Secara tematik, karya Merawang mencoba menyajikan fenomena nir-strata dari tradisi makan bersama. Tradisi makan merawang adalah arena dialogis yang menihilkan gap dan kesenjangan sosial, masyarakat duduk sama rata dan menjalin komunikasi tanpa ada pembagian kelas. Isu ini menjadi penting untuk dihadirkan kembali karena realitas sosial hari ini telah menunjukkan lunturnya nilai-nilai kebersamaan antar sesama manusia. Padahal, membutuhkan satu sama lain adalah fitrah bagi manusia. Kehadiran karya Merawang mencoba mengingatkan kembali pentingnya rasa kebersamaan tanpa melihat perbedaan status sosial. Rasa inilah yang kian pudar dalam realitas aktual dan kultural hari ini di Indonesia.
Karya teater-tari Merawang mencoba meruntuhkan dominasi musik dalam tari. Merawang hadir dengan elegan ke hadapan penonton tanpa musik pengiring. Sebagai pengganti musik, karya Merawang mencoba menawarkan eksplorasi bunyi (gejala musik) yang dihasilkan dari properti nampan. Kehadiran nampan sebagai properti dilepaskan dari fungsi aslinya agar dapat dieksplorasi secara bebas untuk melahirkan bunyi. Meskipun demikian, bunyi tidak dihadirkan dengan pengolahan yang ritmis. Namun, bunyi hadir sebagai hasil dari dialog antar tubuh performer. Sehingga, bunyi yang hadir tidak dapat didefinisikan sebagai musik, tetapi lebih kepada ekspresi musikal dari gejala musik.
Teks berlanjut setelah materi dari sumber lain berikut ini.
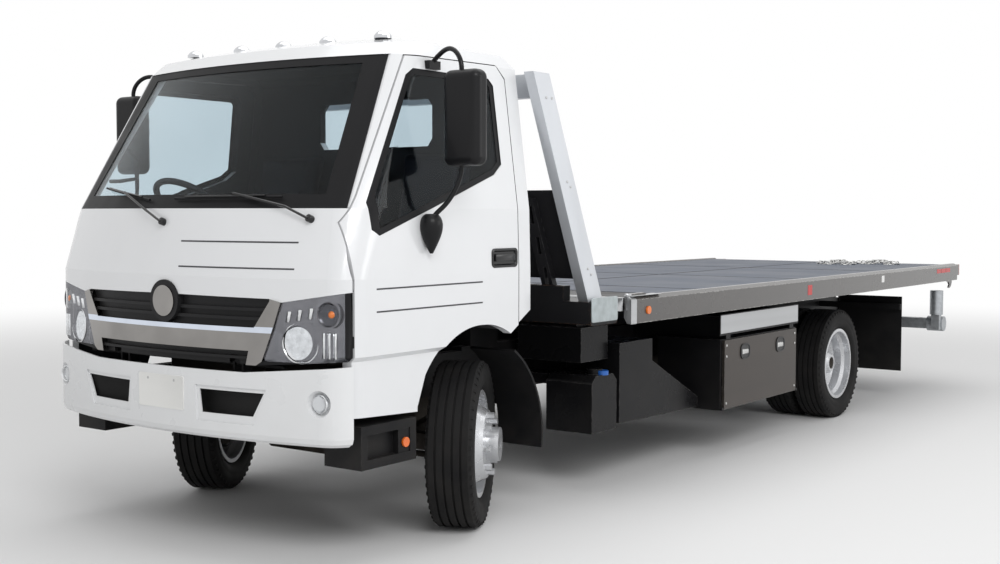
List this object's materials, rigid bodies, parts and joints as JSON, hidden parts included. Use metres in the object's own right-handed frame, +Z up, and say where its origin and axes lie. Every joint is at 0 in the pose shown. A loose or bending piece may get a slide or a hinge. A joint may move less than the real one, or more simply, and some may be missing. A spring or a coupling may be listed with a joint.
{
  "type": "flatbed tow truck",
  "caption": "Cab-over rollback tow truck with a tilting and sliding steel deck, leaning aluminium headboard posts, side toolboxes and a wheel lift under the tail.",
  "frame": {"origin": "the middle of the truck's bounding box, on the ground between its axles", "axes": "-Y is forwards, +X is the truck's left side, +Z is up"},
  "size_m": [2.5, 7.975, 2.38],
  "materials": {
    "cab_paint": "gloss",
    "bumper_paint": "gloss",
    "chassis_paint": "satin",
    "deck_paint": "gloss",
    "deck_steel": "matt",
    "galvanised": "dull",
    "bare_aluminium": "satin",
    "wheel_silver": "satin",
    "brake_iron": "rough",
    "tyre_rubber": "matt",
    "cab_glass": "clear",
    "lamp_lens": "clear",
    "black_plastic": "matt",
    "seat_cloth": "woven",
    "trim_plastic": "matt",
    "rod_chrome": "polished",
    "flap_rubber": "matt",
    "toolbox_paint": "satin"
  },
  "bodies": {
    "chassis": {"chassis_frame": "chassis_paint", "front_bumper": "bumper_paint", "front_axle_beam": "brake_iron", "leaf_springs": "chassis_paint", "rear_axle": "brake_iron", "engine_and_driveline": "brake_iron", "side_tanks": "black_plastic", "cab_steps": "black_plastic", "arch_liners": "black_plastic", "mud_flaps": "flap_rubber", "toolboxes": "toolbox_paint", "subframe": "chassis_paint", "headboard_beam": "chassis_paint", "headboard_posts": "bare_aluminium", "headboard_shield": "chassis_paint", "chassis_lamps": "lamp_lens"},
    "knuckle_left_body": {"knuckle_left": "brake_iron"},
    "knuckle_right_body": {"knuckle_right": "brake_iron"},
    "tie_rod_body": {"tie_rod": "chassis_paint"},
    "wheel_front_left": {"tyre_front_left": "tyre_rubber", "rim_front_left": "wheel_silver"},
    "wheel_front_right": {"tyre_front_right": "tyre_rubber", "rim_front_right": "wheel_silver"},
    "wheels_rear_left": {"tyres_rear_left": "tyre_rubber", "rims_rear_left": "wheel_silver"},
    "wheels_rear_right": {"tyres_rear_right": "tyre_rubber", "rims_rear_right": "wheel_silver"},
    "cab": {"cab_floor": "trim_plastic", "cab_back_wall": "cab_paint", "cab_roof": "cab_paint", "cab_pillars": "cab_paint", "cab_nose": "cab_paint", "windscreen": "cab_glass", "rear_window": "cab_glass", "grille": "black_plastic", "grille_surround": "bumper_paint", "headlamps": "lamp_lens", "headlamp_housings": "trim_plastic", "dashboard": "trim_plastic", "steering_wheel": "black_plastic", "seats": "seat_cloth", "roof_lamps": "lamp_lens"},
    "door_left_body": {"door_left": "cab_paint", "door_glass_left": "cab_glass", "mirror_left": "black_plastic"},
    "door_right_body": {"door_right": "cab_paint", "door_glass_right": "cab_glass", "mirror_right": "black_plastic"},
    "tilt_frame_body": {"tilt_frame": "chassis_paint"},
    "bed": {"deck_floor": "deck_steel", "deck_rails": "deck_paint", "winch_frame": "galvanised", "deck_lamps": "lamp_lens"},
    "drum": {"winch_drum": "galvanised"},
    "lift_boom": {"wheel_lift_boom": "galvanised"},
    "lift_crossbar": {"wheel_lift_crossbar": "galvanised"},
    "toolbox_door_left_body": {"toolbox_door_left": "toolbox_paint"},
    "toolbox_door_right_body": {"toolbox_door_right": "toolbox_paint"},
    "barrels": {"tilt_barrels": "chassis_paint"},
    "rods": {"tilt_rods": "rod_chrome"}
  },
  "joints": [
    {"name": "steer_left", "type": "hinge", "parent": "chassis", "child": "knuckle_left_body", "pos_m": [0.715, -2.8725, 0.405], "axis": [0, 0, 1], "range_deg": [-66, 10]},
    {"name": "steer_right", "type": "hinge", "parent": "chassis", "child": "knuckle_right_body", "pos_m": [-0.715, -2.8725, 0.405], "axis": [0, 0, 1], "range_deg": [-66, 10]},
    {"name": "tie_rod_swing", "type": "hinge", "parent": "knuckle_left_body", "child": "tie_rod_body", "pos_m": [0.62345, -2.70032, 0.335], "axis": [0, 0, 1], "range_deg": [-10, 66]},
    {"name": "spin_front_left", "type": "hinge", "parent": "knuckle_left_body", "child": "wheel_front_left", "pos_m": [0.81875, -2.81734, 0.405], "axis": [0.8829, 0.4695, 0], "continuous": true},
    {"name": "spin_front_right", "type": "hinge", "parent": "knuckle_right_body", "child": "wheel_front_right", "pos_m": [-0.81875, -2.92766, 0.405], "axis": [0.8829, 0.4695, 0], "continuous": true},
    {"name": "spin_rear_left", "type": "hinge", "parent": "chassis", "child": "wheels_rear_left", "pos_m": [0.825, 1.5275, 0.405], "axis": [1, 0, 0], "continuous": true},
    {"name": "spin_rear_right", "type": "hinge", "parent": "chassis", "child": "wheels_rear_right", "pos_m": [-0.825, 1.5275, 0.405], "axis": [1, 0, 0], "continuous": true},
    {"name": "cab_tilt", "type": "hinge", "parent": "chassis", "child": "cab", "pos_m": [0, -3.8525, 0.885], "axis": [1, 0, 0], "range_deg": [0, 45]},
    {"name": "door_left_swing", "type": "hinge", "parent": "cab", "child": "door_left_body", "pos_m": [0.96, -3.7445, 1.2], "axis": [0, 0, -1], "range_deg": [0, 68]},
    {"name": "door_right_swing", "type": "hinge", "parent": "cab", "child": "door_right_body", "pos_m": [-0.96, -3.7445, 1.2], "axis": [0, 0, 1], "range_deg": [0, 68]},
    {"name": "bed_tilt", "type": "hinge", "parent": "chassis", "child": "tilt_frame_body", "pos_m": [0, 3.1775, 0.868], "axis": [-1, 0, 0], "range_deg": [0, 14]},
    {"name": "bed_slide", "type": "slide", "parent": "tilt_frame_body", "child": "bed", "axis": [0, 1, 0], "range_m": [0, 2.9]},
    {"name": "winch_turn", "type": "hinge", "parent": "bed", "child": "drum", "pos_m": [0, -1.5825, 1.235], "axis": [1, 0, 0], "continuous": true},
    {"name": "lift_slide", "type": "slide", "parent": "tilt_frame_body", "child": "lift_boom", "axis": [0, 1, 0], "range_m": [0, 0.9]},
    {"name": "crossbar_swivel", "type": "hinge", "parent": "lift_boom", "child": "lift_crossbar", "pos_m": [0, 3.7825, 0.555], "axis": [0, 0, 1], "range_deg": [-30, 30]},
    {"name": "toolbox_left_drop", "type": "hinge", "parent": "chassis", "child": "toolbox_door_left_body", "pos_m": [1.091, 0.0475, 0.314], "axis": [0, 1, 0], "range_deg": [0, 95]},
    {"name": "toolbox_right_drop", "type": "hinge", "parent": "chassis", "child": "toolbox_door_right_body", "pos_m": [-1.091, 0.0475, 0.314], "axis": [0, -1, 0], "range_deg": [0, 95]},
    {"name": "barrels_swing", "type": "hinge", "parent": "chassis", "child": "barrels", "pos_m": [0, -0.4225, 0.6], "axis": [-1, 0, 0], "range_deg": [0, 18]},
    {"name": "rods_slide", "type": "slide", "parent": "barrels", "child": "rods", "axis": [0, 0.9829, 0.1844], "range_m": [0, 0.26]}
  ],
  "couplings": [
    {"joint": "steer_right", "follows": "steer_left", "ratio": 1},
    {"joint": "tie_rod_swing", "follows": "steer_left", "ratio": -1},
    {"joint": "barrels_swing", "follows": "bed_tilt", "ratio": 1.2127},
    {"joint": "rods_slide", "follows": "bed_tilt", "m_per_rad": 0.958}
  ]
}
Minimnya bunyi dalam karya Merawang menjadikan kehadiran bunyi menjadi lebih kuat. Kehadiran bunyi yang terlalu “nyinyir” terkadang membuat bunyi kehilangan arti khusus dan menjadikannya hanya sebatas “iringan”. Namun, karya Merawang mempresentasikan bunyi lebih eksklusif, di mana bunyi bertugas untuk memecah keheningan dan hadir untuk membuka ruang jelajah yang jauh lebih luas. Sebagai capaian dari dialog antar tubuh, bunyi hadir sebagai bagian dari performer yang melengkapi keutuhan pertunjukan, atau dapat dikatakan bahwa bunyi merupakan salah satu tokoh dalam pertunjukan Memahami bunyi dalam karya Merawang dapat ditelusuri melalui tafsir atas dialog antar tubuh performer. Jika paradigma yang digunakan adalah bunyi haruslah musik, maka tafsir tersebut akan terjebak ke dalam logika yang keliru dan akan semakin jauh dari maksud pertunjukan.
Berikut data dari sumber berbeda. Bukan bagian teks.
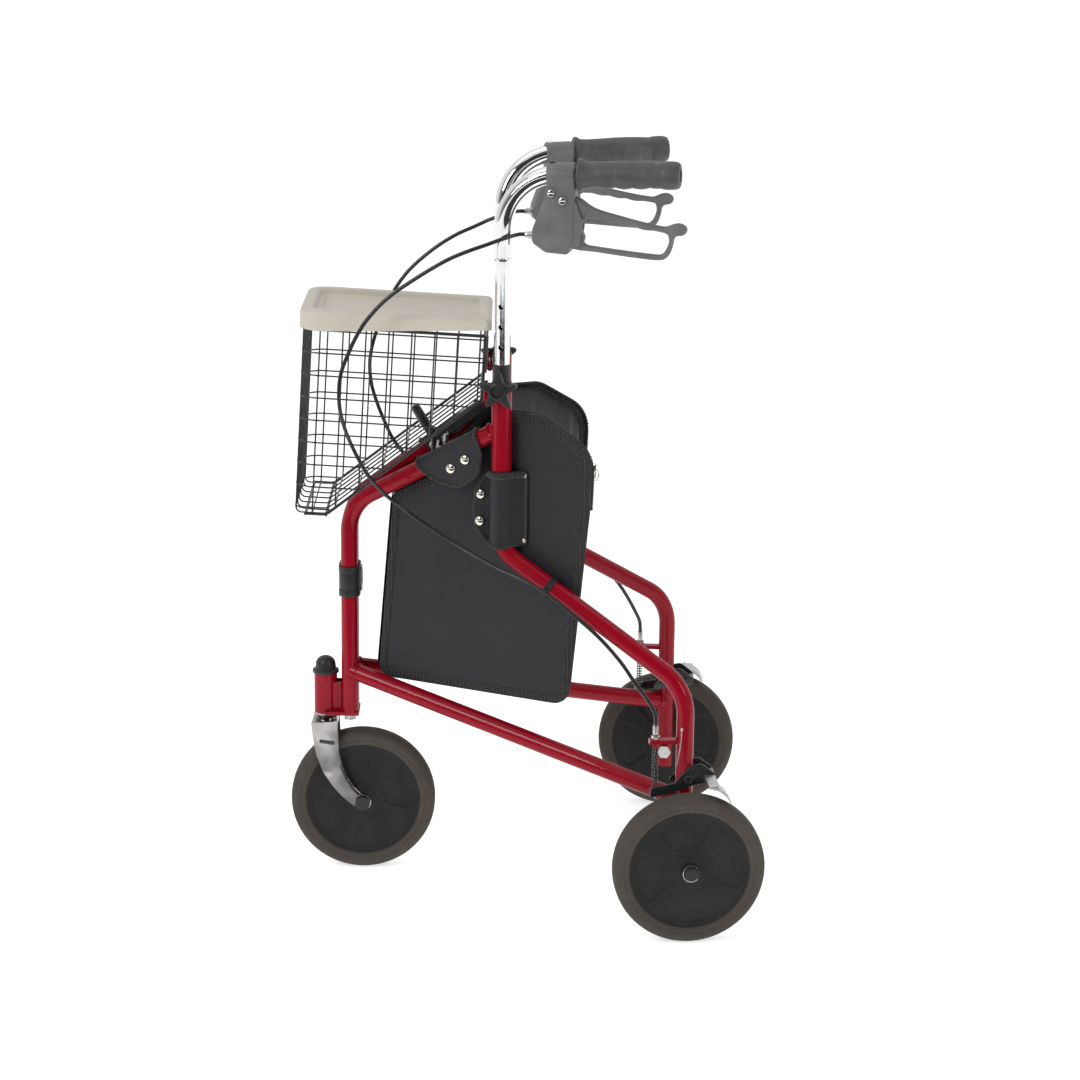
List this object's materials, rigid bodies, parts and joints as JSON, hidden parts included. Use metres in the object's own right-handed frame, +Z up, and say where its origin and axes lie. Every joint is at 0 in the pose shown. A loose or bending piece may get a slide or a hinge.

Sedangkan sunyi, adalah iringan utama dari karya Merawang. Kesunyian dieksplorasi sebagai jembatan untuk penjelajahan batiniah. Suasana tanpa bunyi membuat fokus pertunjukan secara penuh diarahkan pada dialog antar tubuh performer. Sunyi menyediakan ruang kontemplasi yang individual dan privasi bagi penonton agar mampu menyelami katarsis pribadinya. Namun, pilihan artistik ini tentunya sangat berbahaya dan membutuhkan keberanian yang tinggi, karena tidak semua penonton siap dan memiliki bekal yang cukup untuk menyaksikan pertunjukan tari tanpa iringan. Meskipun demikian, karya Merawang telah menuntaskan tugasnya dengan baik.
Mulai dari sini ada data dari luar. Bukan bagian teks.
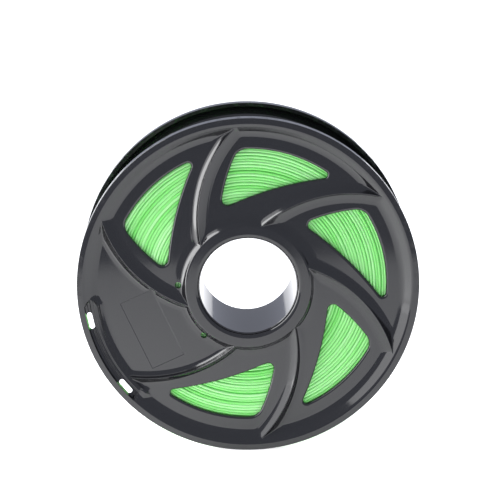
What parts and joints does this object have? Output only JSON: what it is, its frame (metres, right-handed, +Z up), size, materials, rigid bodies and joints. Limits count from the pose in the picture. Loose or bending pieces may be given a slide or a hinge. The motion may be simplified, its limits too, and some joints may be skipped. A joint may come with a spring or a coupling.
{
  "type": "filament spool",
  "caption": "Full spool of green printing filament: glossy black flanges with swirl ridges and curved windows on a hollow hub core.",
  "frame": {"origin": "middle of the hub bore, halfway between the two rim faces", "axes": "+Y along the spool's axis from the front flange to the back flange, +Z up as the spool stands on its rims, +X to the right seen from the front"},
  "size_m": [0.2, 0.062, 0.2],
  "materials": {
    "flange_black": "glossy injection-moulded black, lightly scuffed along the rim",
    "core_black": "glossy injection-moulded black",
    "filament_green": "satin light green strand"
  },
  "bodies": {
    "root": {"front_flange": "flange_black", "back_flange": "flange_black", "hub_core": "core_black", "filament_winding": "filament_green"}
  },
  "joints": []
}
Namun sebagai capaian akhir dari dancetheatre, karya Merawang masih terperangkap oleh kemaksimalan eksplorasi tubuh, sehingga emosi dramatik tidak terbangun dengan fondasi yang kuat. Hal ini menyebabkan beberapa bagian kehilangan daya dramatik dan kekuatan suasana. Meskipun sepele, namun masalah ini tentunya menjadi krusial, jika memilih dancetheatre sebagai bentuk atau teknik koreografinya. Karena pertunjukan dancetheatre kiranya perlu memberikan ruang yang leluasa untuk dramaturgi dapat berkerja. Agar, eksplorasi tari dalam peristiwa teater atau ekspresi teatrikal dari tari dapat menghadirkan struktur dramatik yang kompleks, meskipun landasan eksplorasinya hanya ide bukan cerita. Karena visi dramatik akan selalu ada bahkan pada pertunjukan nondramatik sekalipun.